The sentimental and musical reminder of childhood games upon cellar doors evidently provided sufficient reflection for writers and linguists in particular to notice the phonetic beauty of words that described such a mundane object, from Hooper in 1903 all the way to modern day.

What Makes It Beautiful?

In 1995, linguist David Crystal published his paper “Phonaesthetically Speaking” in which he analyzed lists of beautiful words collected from writers and from reader polls and from an admittedly small sample size (just 625 word segments made of 377 consonant sounds and 248 vowel sounds) nevertheless discovered some interesting trends. According to his survey, the most prevalent consonant sounds in English words considered beautiful are /l/, /m/, /s/, /n/, /r/, /k/, /t/, and /d/, with a significant drop in frequency between these sounds and the rest of the English consonants. Vowels tended to be shorter vowels, with the most popular being the schwa (the unaccented neutral vowel sound; for example, the sound represented by the a in gossamer), followed by the vowels in lid, led, and lad.

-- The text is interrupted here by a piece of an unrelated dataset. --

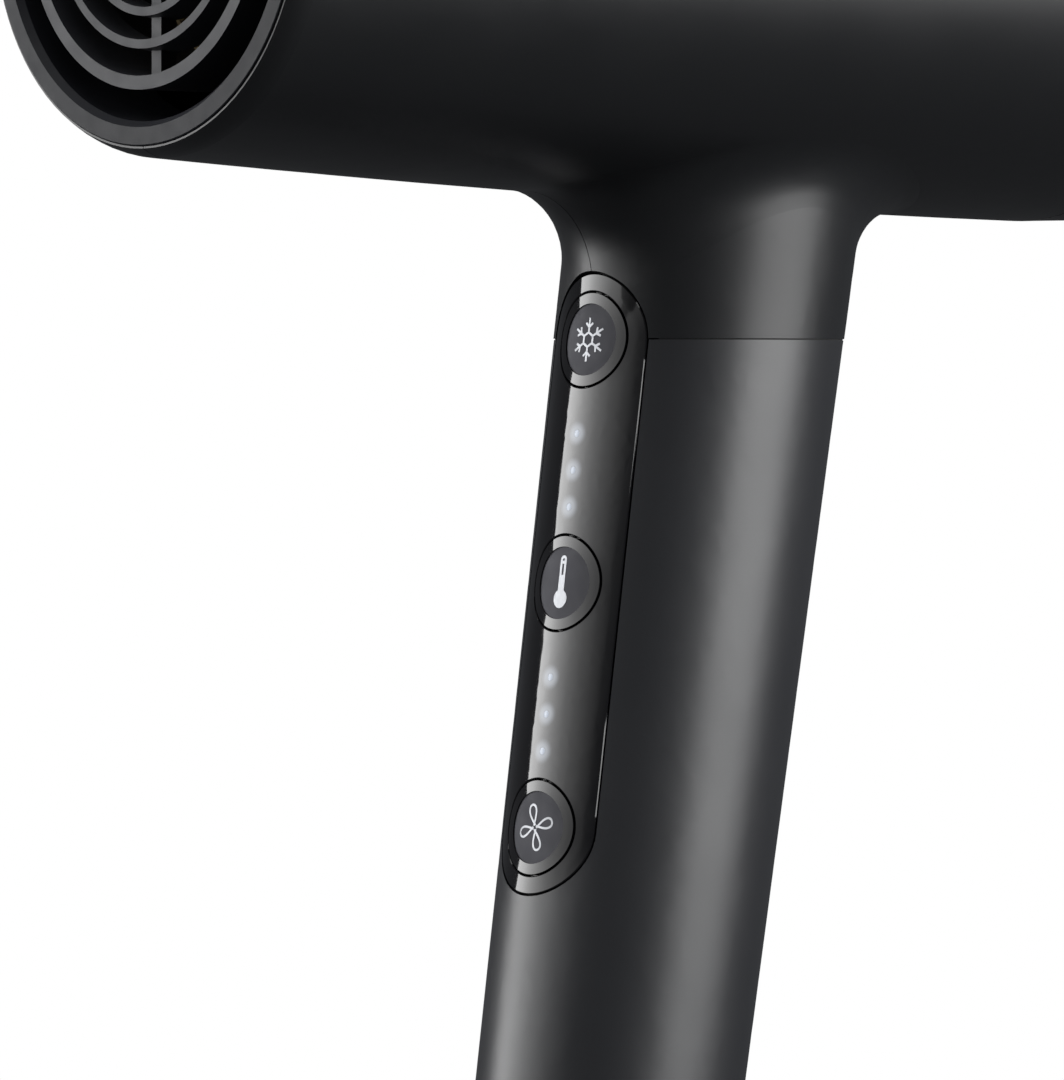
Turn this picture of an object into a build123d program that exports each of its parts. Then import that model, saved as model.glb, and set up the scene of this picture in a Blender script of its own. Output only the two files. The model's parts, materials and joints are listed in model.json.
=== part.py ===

A 'cellar door' scene from the movie 'Donnie Darko.'
Photo Credit: Disobedient Sounds

From his findings, Crystal noted that most words commonly regarded as beautiful conform to a majority of a long list of criteria, including the phonemes described above and including the following:

  • Three or more syllables
  • Stress on the first syllable
  • Three or more manners of articulation (for example, the /m/ sound is a nasal bilabial because it is created by pressing the two lips together and voicing through the nose)

Put more simply, English speakers seem to have a number of favorite sounds and a preference for longer words with variety in how the sounds are made. If we return to cellar door, it’s easy to see how well it fits Crystal’s criteria; it consists of three syllables, uses /s/, /l/, /r/, and /d/, which are all in our list of favored consonants and created from a variety of manners of articulation, and it has the stress on the first syllable. From a phonemic perspective, it’s very nearly a perfectly beautiful word.

What unexpected words do you find beautiful? As spring flowers around us, I encourage you to look around with fresh eyes and notice the beauty in the words we use every day. Apartment. Sarcasm. Gardener. Catalog. I’m sure you’ll find a new appreciation for our lovely language.